Enhancing Electrochromic Stability of Triphenylamine-Based Polymers via Monomer Ratio Optimization

In the pursuit of high-performance organic electrochromic (OEC) materials that transition from transparent to deep colors, we design and synthesize a series of copolymers─termed MeTmPhFn─composed of TPA and fluorene with triethylene glycol and ester groups incorporated. This is achieved through gradient tuning of monomer ratios via Suzuki copolymerization. Five of these polymers exhibit excellent film-forming properties, and their electrochromic devices demonstrate remarkable pale blue-to-reddish brown switching behavior. Notably, benefiting from the suitable continuity and moderate porosity of MeT0.5PhF0.5 film, the electrochromic device based on MeT0.5PhF0.5 showcases rapid reversible switching times of 2.5 s for coloring and 1.3 s for bleaching, highlighting its exceptional responsiveness.

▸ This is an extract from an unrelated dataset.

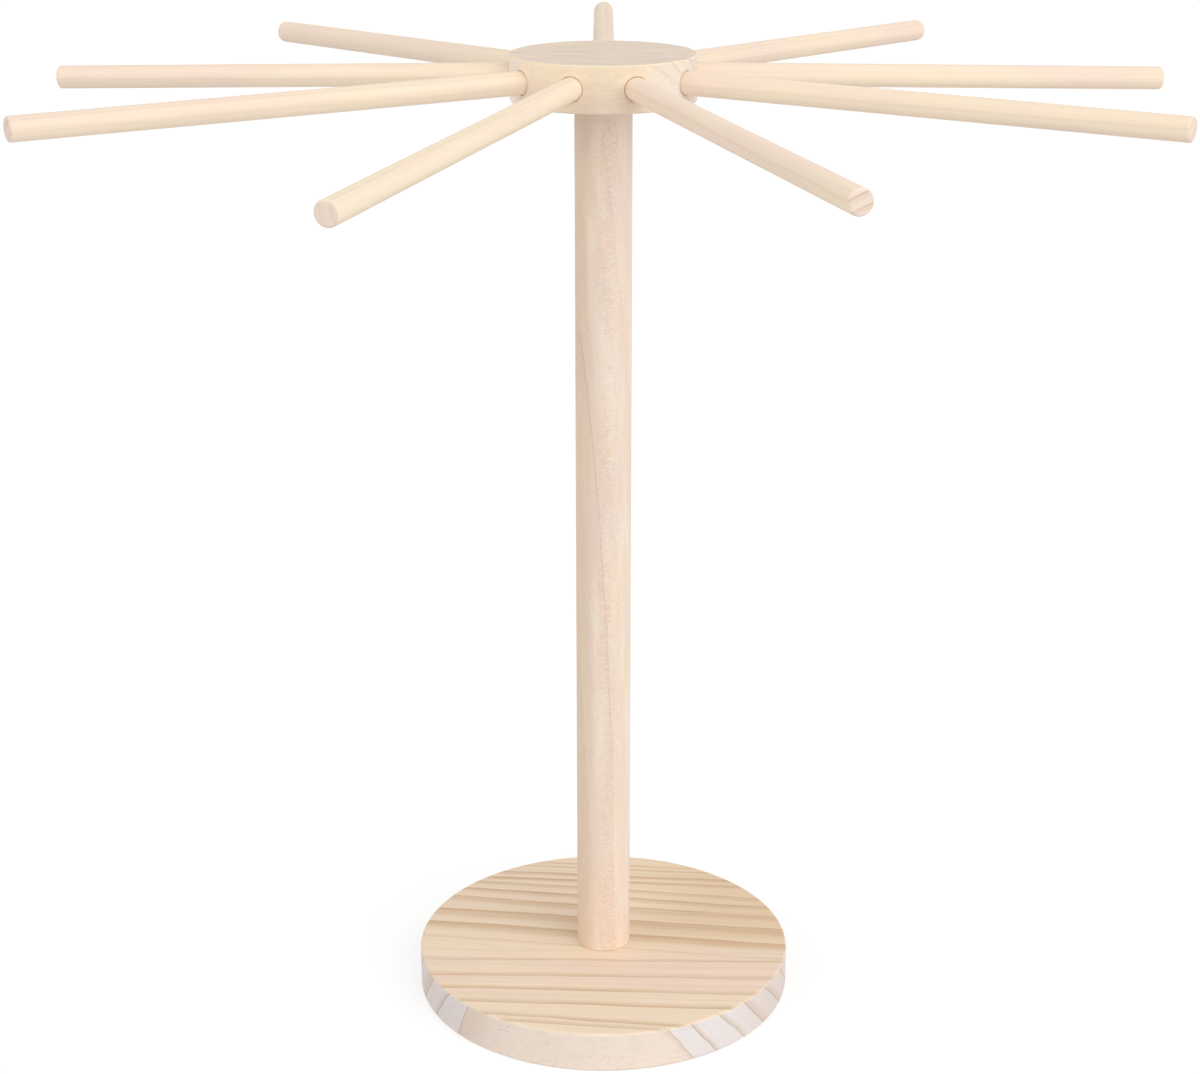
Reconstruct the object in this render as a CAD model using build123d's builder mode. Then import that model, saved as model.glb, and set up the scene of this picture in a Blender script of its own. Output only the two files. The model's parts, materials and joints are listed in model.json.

This device achieves the highest contrast of 58.7% at 465 nm, paired with impressive cycling stability, retaining 93.7% of its initial contrast ratio after 1440 cycles, and exhibits a high coloration efficiency of 619 cm2 C–1. This study presents an effective approach for designing and synthesizing high-performance electrochromic copolymers that effectively transition from colorless to vibrant hues, paving the way for advanced applications in smart windows and display technologies.